# EXERCISE GOAL
Copy out all the lines where "body" shows up.

# PROVIDED DATA
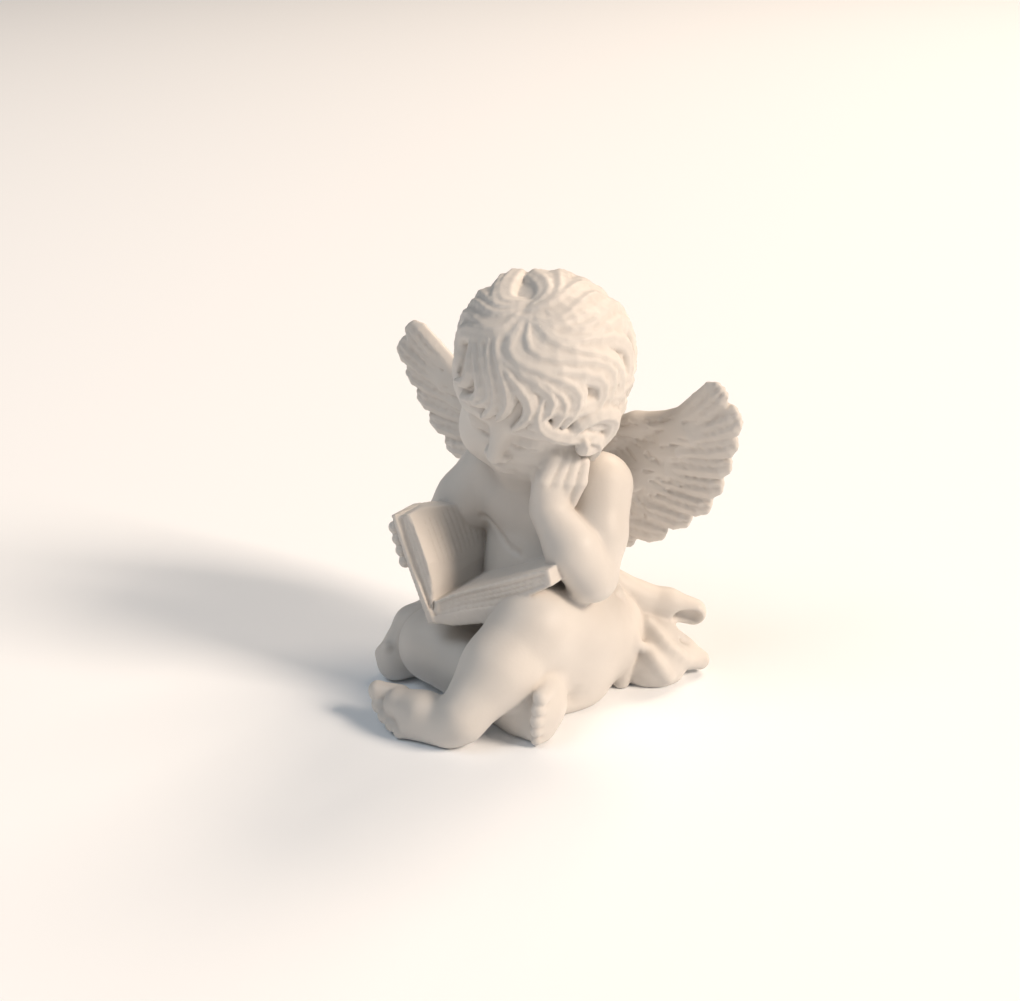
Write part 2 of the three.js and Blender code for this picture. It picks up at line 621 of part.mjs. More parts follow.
// Fills the few cells where the skin would touch itself, until none is left.
function mend(f) {
  const [nx, ny, nz] = f.n;
  const offset = CORNERS.map(([a, b, c]) => (a * ny + b) * nz + c);
  let found = true;
  while (found) {
    found = false;
    for (let i = 0; i < nx - 1; i++) {
      for (let j = 0; j < ny - 1; j++) {
        for (let k = 0; k < nz - 1; k++) {
          const at = (i * ny + j) * nz + k;
          let code = 0;
          offset.forEach((o, c) => {
            code |= f.d[at + o] < 0 ? 1 << c : 0;
          });
          if (SPLIT[code]) {
            found = true;
            offset.forEach((o, c) => {
              if (LOW[2] + (k + CORNERS[c][2]) * STEP > 0) {
                f.d[at + o] = Math.min(f.d[at + o], -0.05 * STEP);
              }
            });
          }
        }
      }
    }
  }
}

// One vertex for each cell that the surface crosses, and one square for each crossed edge.
function skin(f) {
  const [nx, ny, nz] = f.n;
  const offset = CORNERS.map(([a, b, c]) => (a * ny + b) * nz + c);
  const ids = new Int32Array(f.d.length).fill(-1);
  const points = [];
  for (let i = 0; i < nx - 1; i++) {
    for (let j = 0; j < ny - 1; j++) {
      for (let k = 0; k < nz - 1; k++) {
        const at = (i * ny + j) * nz + k;
        const values = offset.map((o) => f.d[at + o]);
        const sum = [0, 0, 0];
        let count = 0;
        for (const [a, b] of EDGES) {
          if (values[a] < 0 !== values[b] < 0) {
            const t = values[a] / (values[a] - values[b]);
            sum.forEach((_, n) => {
              sum[n] += CORNERS[a][n] * (1 - t) + CORNERS[b][n] * t;
            });
            count += 1;
          }
        }
        if (count > 0) {
          const low = [i, j, k].map((v, n) => LOW[n] + v * STEP);
          const p = sum.map((v, n) => low[n] + (v / count) * STEP);
          p[2] = low[2] < 0 ? 0 : p[2];
          ids[at] = points.length;
          points.push(p);
        }
      }
    }
  }
  const squares = [];
  const strides = [ny * nz, nz, 1];
  for (let i = 1; i < nx - 1; i++) {
    for (let j = 1; j < ny - 1; j++) {
      for (let k = 1; k < nz - 1; k++) {
        const at = (i * ny + j) * nz + k;
        strides.forEach((stride, axis) => {
          const inside = f.d[at] < 0;
          if (inside !== f.d[at + stride] < 0) {
            const p = strides[(axis + 1) % 3];
            const q = strides[(axis + 2) % 3];
            const ring = [at - p - q, at - q, at, at - p].map((v) => ids[v]);
            squares.push(inside ? ring : ring.reverse());
          }
        });
      }
    }
  }
  return { points, squares };
}

// Keeps the largest body and leaves out specks and closed hollows.
function largest({ points, squares }) {
  const parent = points.map((_, i) => i);
  const find = (i) => {
    let r = i;
    while (parent[r] !== r) {
      parent[r] = parent[parent[r]];
      r = parent[r];
    }
    return r;
  };
  for (const q of squares) {
    q.forEach((v) => {
      parent[find(v)] = find(q[0]);
    });
  }
  const sizes = new Map();
  for (const q of squares) {
    sizes.set(find(q[0]), (sizes.get(find(q[0])) ?? 0) + 1);
  }
  const best = [...sizes].sort((a, b) => b[1] - a[1])[0][0];
  const faces = [];
  for (const q of squares) {
    if (find(q[0]) === best) {
      const [a, b, c, d] = q.map((i) => vec(points[i]));
      const short = a.distanceTo(c) < b.distanceTo(d);
      if (short) {
        faces.push([q[0], q[1], q[2]], [q[0], q[2], q[3]]);
      } else {
        faces.push([q[0], q[1], q[3]], [q[1], q[2], q[3]]);
      }
    }
  }
  return faces;
}

// The head keeps more of its triangles, for the locks and the face.
function care(p) {
  const near = p.distanceTo(vec(HEAD));
  return near < 42 ? CARE : 1;
}

// Thins the skin by edge collapse, cheapest change of shape first, keeping the underside level.
class Thinner {
  constructor(points, faces) {
    this.p = points.map(vec);
    this.faces = faces;
    this.live = faces.length;
    this.ring = points.map(() => new Set());
    this.q = points.map(() => new Float64Array(10));
    this.stamp = new Int32Array(points.length);
    faces.forEach((f, i) => {
      f.forEach((v) => this.ring[v].add(i));
      const n = this.normal(f);
      const area = n.length() / 2;
      n.normalize();
      const w = -n.dot(this.p[f[0]]);
      const e = [n.x, n.y, n.z, w];
      const scale = (area + 0.02) * care(this.p[f[0]]);
      f.forEach((v) => {
        let at = 0;
        for (let r = 0; r < 4; r++) {
          for (let c = r; c < 4; c++) {
            this.q[v][at] += e[r] * e[c] * scale;
            at += 1;
          }
        }
      });
    });
    this.heap = [];
    faces.forEach((f) => f.forEach((a, i) => {
      if (a < f[(i + 1) % 3]) {
        this.offer(a, f[(i + 1) % 3]);
      }
    }));
  }

  normal(f, moved = null, to = null) {
    const [a, b, c] = f.map((v) => (moved !== null && moved.includes(v) ? to : this.p[v]));
    return b.clone().sub(a).cross(c.clone().sub(a));
  }

  error(q, v) {
    const { x, y, z } = v;
    const square = q[0] * x * x + q[4] * y * y + q[7] * z * z + q[9];
    const cross = q[1] * x * y + q[2] * x * z + q[5] * y * z;
    return square + 2 * (cross + q[3] * x + q[6] * y + q[8] * z);
  }

  place(a, b, q) {
    const level = [a, b].filter((v) => this.p[v].z < 1e-6);
    if (level.length === 1) {
      return this.p[level[0]].clone();
    }
    const m = new THREE.Matrix3().set(q[0], q[1], q[2], q[1], q[4], q[5], q[2], q[5], q[7]);
    const middle = this.p[a].clone().add(this.p[b]).multiplyScalar(0.5);
    const reach = this.p[a].distanceTo(this.p[b]);
    const options = [middle, this.p[a].clone(), this.p[b].clone()];
    if (Math.abs(m.determinant()) > 1e-6) {
      const best = new THREE.Vector3(-q[3], -q[6], -q[8]).applyMatrix3(m.invert());
      if (best.distanceTo(middle) < reach) {
        options.push(best);
      }
    }
    if (level.length === 2) {
      options.forEach((o) => o.setZ(0));
    }
    return options.sort((u, v) => this.error(q, u) - this.error(q, v))[0];
  }

  offer(a, b) {
    const q = this.q[a].map((v, i) => v + this.q[b][i]);
    const to = this.place(a, b, q);
    const cost = this.error(q, to) + 1e-4 * this.p[a].distanceToSquared(this.p[b]);
    this.push({ cost, a, b, to, stamp: this.stamp[a] + this.stamp[b] });
  }

  push(item) {
    const h = this.heap;
    let i = h.length;
    h.push(item);
    while (i > 0 && h[(i - 1) >> 1].cost > item.cost) {
      h[i] = h[(i - 1) >> 1];
      i = (i - 1) >> 1;
    }
    h[i] = item;
  }

  pop() {
    const h = this.heap;
    const top = h[0];
    const last = h.pop();
    let i = 0;
    while (h.length > 0 && 2 * i + 1 < h.length) {
      let c = 2 * i + 1;
      if (c + 1 < h.length && h[c + 1].cost < h[c].cost) {
        c += 1;
      }
      if (h[c].cost >= last.cost) {
        break;
      }
      h[i] = h[c];
      i = c;
    }
    if (h.length > 0) {
      h[i] = last;
    }
    return top;
  }

  around(v) {
    const out = new Set([...this.ring[v]].flatMap((i) => this.faces[i]));
    out.delete(v);
    return out;
  }

  // A collapse is refused where it would fold, pinch or sliver the skin.
  allowed(a, b, to) {
    const near = this.around(a);
    const shared = [...this.around(b)].filter((v) => near.has(v));
    if (shared.length !== 2 || near.size + this.around(b).size > 18) {
      return false;
    }
    for (const i of new Set([...this.ring[a], ...this.ring[b]])) {
      const f = this.faces[i];
      if (f.includes(a) && f.includes(b)) {
        continue;
      }
      const before = this.normal(f);
      const after = this.normal(f, [a, b], to);
      const sides = f.map((v) => (v === a || v === b ? to : this.p[v]));
      const long = Math.max(...sides.map((s, n) => s.distanceToSquared(sides[(n + 1) % 3])));
      if (after.dot(before) < 0.35 * after.length() * before.length() || after.length() < 0.08 * long) {
        return false;
      }
    }
    return true;
  }

  run(target) {
    while (this.live > target && this.heap.length > 0) {
      const { a, b, to, stamp } = this.pop();
      if (this.ring[a] && this.ring[b] && stamp === this.stamp[a] + this.stamp[b] && this.allowed(a, b, to)) {
        this.collapse(a, b, to);
      }
    }
  }

  collapse(a, b, to) {
    for (const i of this.ring[b]) {
      const f = this.faces[i];
      if (f.includes(a)) {
        f.forEach((v) => this.ring[v].delete(i));
        this.faces[i] = null;
        this.live -= 1;
      } else {
        f[f.indexOf(b)] = a;
        this.ring[a].add(i);
      }
    }
    this.ring[b] = null;
    this.p[a] = to;
    this.q[a] = this.q[a].map((v, i) => v + this.q[b][i]);
    this.stamp[a] += this.stamp[b] + 1;
    for (const v of this.around(a)) {
      this.offer(a, v);
    }
  }
}

function geometry() {
  const f = figure();
  mend(f);
  const raw = skin(f);
  const thin = new Thinner(raw.points, largest(raw));
  thin.run(TRIANGLES);
  const out = new Map();
  const positions = [];
  const index = thin.faces.filter(Boolean).flat().map((v) => {
    if (!out.has(v)) {
      out.set(v, out.size);
      positions.push(...thin.p[v].clone().add(vec(SHIFT)).toArray());
    }
    return out.get(v);
  });
  const g = new THREE.BufferGeometry();
  g.setAttribute('position', new THREE.Float32BufferAttribute(positions, 3));
  g.setIndex(index);
  g.computeVertexNormals();
  return g;
}

const stone = new THREE.MeshStandardMaterial({ color: 0xe9e4db, roughness: 0.75, metalness: 0 });
const cherub = new THREE.Mesh(geometry(), stone);
cherub.name = 'cherub';
const part = new THREE.Group();
part.name = 'cherub_statue';
part.add(cherub);
export default part;
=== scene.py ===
"""Seated stone cherub with an open book: the carved surface, its stone, the studio and the camera.

The form is a distance field in millimetres, in the figure's own frame, built from the same rounded
parts as the solid but sampled finer, so that locks, pages, feathers and toes come out crisp.
"""

import bpy
import numpy as np
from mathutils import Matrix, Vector


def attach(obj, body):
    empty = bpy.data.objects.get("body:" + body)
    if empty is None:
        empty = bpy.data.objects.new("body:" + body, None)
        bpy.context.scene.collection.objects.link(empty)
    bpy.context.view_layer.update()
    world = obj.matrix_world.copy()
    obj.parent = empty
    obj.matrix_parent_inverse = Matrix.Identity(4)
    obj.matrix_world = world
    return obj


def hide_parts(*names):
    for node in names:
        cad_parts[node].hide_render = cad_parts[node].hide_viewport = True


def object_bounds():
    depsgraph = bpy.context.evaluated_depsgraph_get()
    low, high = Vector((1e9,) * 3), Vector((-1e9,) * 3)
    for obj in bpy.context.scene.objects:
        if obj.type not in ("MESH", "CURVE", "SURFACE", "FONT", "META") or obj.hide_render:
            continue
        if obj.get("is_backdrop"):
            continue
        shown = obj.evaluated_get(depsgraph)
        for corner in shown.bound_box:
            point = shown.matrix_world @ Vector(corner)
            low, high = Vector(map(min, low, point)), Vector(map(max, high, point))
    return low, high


# ---- sizes -------------------------------------------------------------------------------------
MM = 0.001
STEP = 0.55  # Distance between samples, in mm.
MOST_TRIANGLES = 190000
FAR = 12.0  # Distance given to samples that no shape reaches.
LOW, HIGH = (-82, -76, -5.06), (66, 42, 152)  # Corners of the sampled block.
SHIFT = np.array([10.3, 19.5, 0])  # From the figure's own frame to the shared one.

HEAD = np.array([-0.5, -13.4, 112.7])
NOD, LEAN = 24, 15  # Degrees that the head bows, and leans towards the hand.
CAP, CAP_R = np.array([0, -3, 3]), np.array([25.6, 27.8, 25.8])  # The hair's cap: middle and radii.
SPINE, RAISED = np.array([-22.6, 31.5]), np.array([-36.8, 66.6])  # x and z of the raised leaf's ends.
BOOK_FRONT, BOOK_DEPTH = -46.5, 45
PAGES_BACK = 1.1  # How far the pages lie behind the cover's front edge.
LOW_SLANT = 0.195  # How far the low leaf's front recedes for each mm away from the spine.
WING_AXIS = -8.5  # x of the line between the wings.


# ---- distance field ----------------------------------------------------------------------------
def unit(v):
    v = np.asarray(v, float)
    return v / np.linalg.norm(v)


def soft(a, b, k):
    """The nearer of two distances, rounded over k where they are alike."""
    if k <= 0:
        return np.minimum(a, b)
    h = np.maximum(k - np.abs(a - b), 0) / k
    return np.minimum(a, b) - h * h * k * 0.25


def turn(rx, ry, rz):
    """Rotation matrix for turns about x, then y, then z, in degrees."""
    (cx, cy, cz), (sx, sy, sz) = np.cos(np.radians([rx, ry, rz])), np.sin(np.radians([rx, ry, rz]))
    about_x = np.array([[1, 0, 0], [0, cx, -sx], [0, sx, cx]])
    about_y = np.array([[cy, 0, sy], [0, 1, 0], [-sy, 0, cy]])
    about_z = np.array([[cz, -sz, 0], [sz, cz, 0], [0, 0, 1]])
    return about_z @ about_y @ about_x


class Field:
    """A block of samples of the distance to the surface; inside is negative."""

    def __init__(self, step=STEP):
        self.low, self.step = np.array(LOW, float), step
        self.n = np.ceil((np.array(HIGH) - self.low) / step).astype(int) + 1
        self.axes = [(lo + step * np.arange(n)).astype(np.float32) for lo, n in zip(self.low, self.n)]
        self.d = np.full(self.n, FAR, np.float32)

    def near(self, shape, reach):
        """The samples within reach of a shape, and the shape's distance there."""
        a = np.maximum(np.floor((shape.lo - reach - self.low) / self.step).astype(int), 0)
        b = np.minimum(np.ceil((shape.hi + reach - self.low) / self.step).astype(int) + 1, self.n)
        part = tuple(slice(i, max(i, j)) for i, j in zip(a, b))
        x, y, z = (self.axes[i][part[i]] for i in range(3))
        d = shape.f(x[:, None, None], y[None, :, None], z[None, None, :])
        return part, d.astype(np.float32)

    def add(self, shape, k=0.0):
        part, d = self.near(shape, k + 2.5 * self.step)
        self.d[part] = soft(self.d[part], d, k)

    def cut(self, shape, k=0.0):
        part, d = self.near(shape, k + 2.5 * self.step)
        self.d[part] = -soft(-self.d[part], d, k)

    def join(self, other, k=0.0):
        self.d = soft(self.d, other.d, k)

    def at(self, points):
        """Distance and direction out of the surface at the points."""
        q = (np.asarray(points, float) - self.low) / self.step
        i = np.clip(np.floor(q).astype(int), 1, self.n - 3)
        f = np.clip(q - i, 0, 1)

        def value(o):
            total = 0
            for c in np.ndindex(2, 2, 2):
                w = np.prod(np.where(c, f, 1 - f), axis=1)
                j = i + c + np.array(o)
                total = total + w * self.d[j[:, 0], j[:, 1], j[:, 2]]
            return total

        d = value((0, 0, 0))
        g = np.stack([value(e) - d for e in np.eye(3, dtype=int)], 1)
        return d, g / np.maximum(np.linalg.norm(g, axis=1), 1e-6)[:, None]

    def settle(self, points, depth=0.0):
        """The points moved on to the surface, or to a depth below it."""
        p = np.array(points, float)
        for _ in range(6):
            d, g = self.at(p)
            p -= g * (d + depth)[:, None]
        return p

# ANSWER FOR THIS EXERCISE
// Keeps the largest body and leaves out specks and closed hollows.
def attach(obj, body):
    empty = bpy.data.objects.get("body:" + body)
        empty = bpy.data.objects.new("body:" + body, None)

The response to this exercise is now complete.